Q. 26. How do you prove family worship to be a duty daily incumbent upon those who have families?
A. From scripture precept, and from scripture example.
Q. 27. How is family worship evinced from scripture precept?
A. Besides that this commandment enjoins every master of a family to sanctify the Sabbath within his gates, that is, to worship God in his family; there are also other scriptures, inculcating the same thing, by necessary consequence; such as, Eph. 6:18 -- "Praying always, with ALL prayer and supplication;" 1 Tim. 2:8 -- "I will therefore that men pray EVERY WHERE. "If with all prayer, then surely with family prayer; if EVERY WHERE, then certainly in our families.
Q. 28. What are the examples of family worship recorded in scripture for our imitation?

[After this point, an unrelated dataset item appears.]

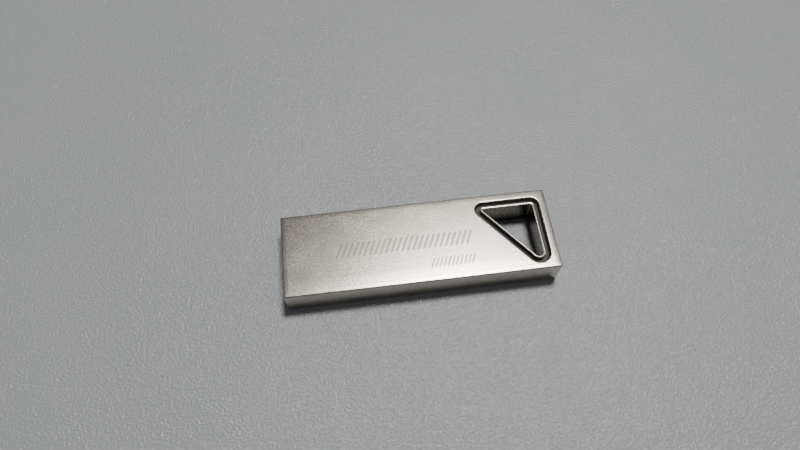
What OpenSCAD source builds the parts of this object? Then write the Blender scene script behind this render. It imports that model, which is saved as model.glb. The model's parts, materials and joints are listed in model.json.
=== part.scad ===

A. Among others, there are the examples of Abraham, Gen. 18:19; of Joshua, chap. 24:15 -- "As for me and my house, we will serve the Lord;" of David, 2 Sam. 6:20; or Cornelius, Acts 10:2; and especially the example of our blessed Lord, whom we find singing psalms, Matt. 26:30, and praying with his disciples, who were his family, Luke 9:18.
Q. 29. What should be the subject matter of family catechising?
A. What they have been hearing through the day, together with the principles of our religion, as laid out in the Shorter Catechism, with the helps that are published upon the same, which masters of families ought to use for their assistance in this work.
Q. 30. What are the proper seasons of Christian conference on the Sabbath?
A. At meals, and in the interval of duties: our speech should he always, but especially on the Lord's day, "seasoned with salt," Col. 4:6.
Q. 31. What are the secret duties in which we ought to he exercised on the Lord's day?
A. Secret prayer, reading the scriptures, and other soul-edifying books, meditation upon divine subjects, and self-examination.
Q. 32. With what frame and disposition of soul should we engage in the public and private exercises of God's worship?
A. With a spiritual frame and disposition, Rev. 1:10 -- "I was IN THE SPIRIT on the Lord's day."
Q. 33. What is it to be in the Spirit on the Lord's day?
A. It is not only to have the actual inhabitation of the Spirit, which is the privilege of believers "every day," Ezek. 36:27; but to have the influences and operations of the Spirit "more liberally let out," Luke 4:31, 32, and his graces in "more lively exercise," than at other times, Acts 2:41.
Q. 34. What moral argument have we from the ceremonial law, for offering a greater plenty of spiritual sacrifices to God on the Sabbath, than upon other days?
A. The daily sacrifice, or continual burnt offering, was to be doubled on the Sabbath, Num. 28:9; intimating, that they were bound to double their devotions on that day, which was consecrated to God to be spent in his service.
Q. 35. How much of the Sabbath is to be spent in the public and private exercises of God's worship?
A. The WHOLE of it, from the ordinary time of rising on other days, to the ordinary time of going to rest; "except so much as is to be taken up in the works of necessity and mercy."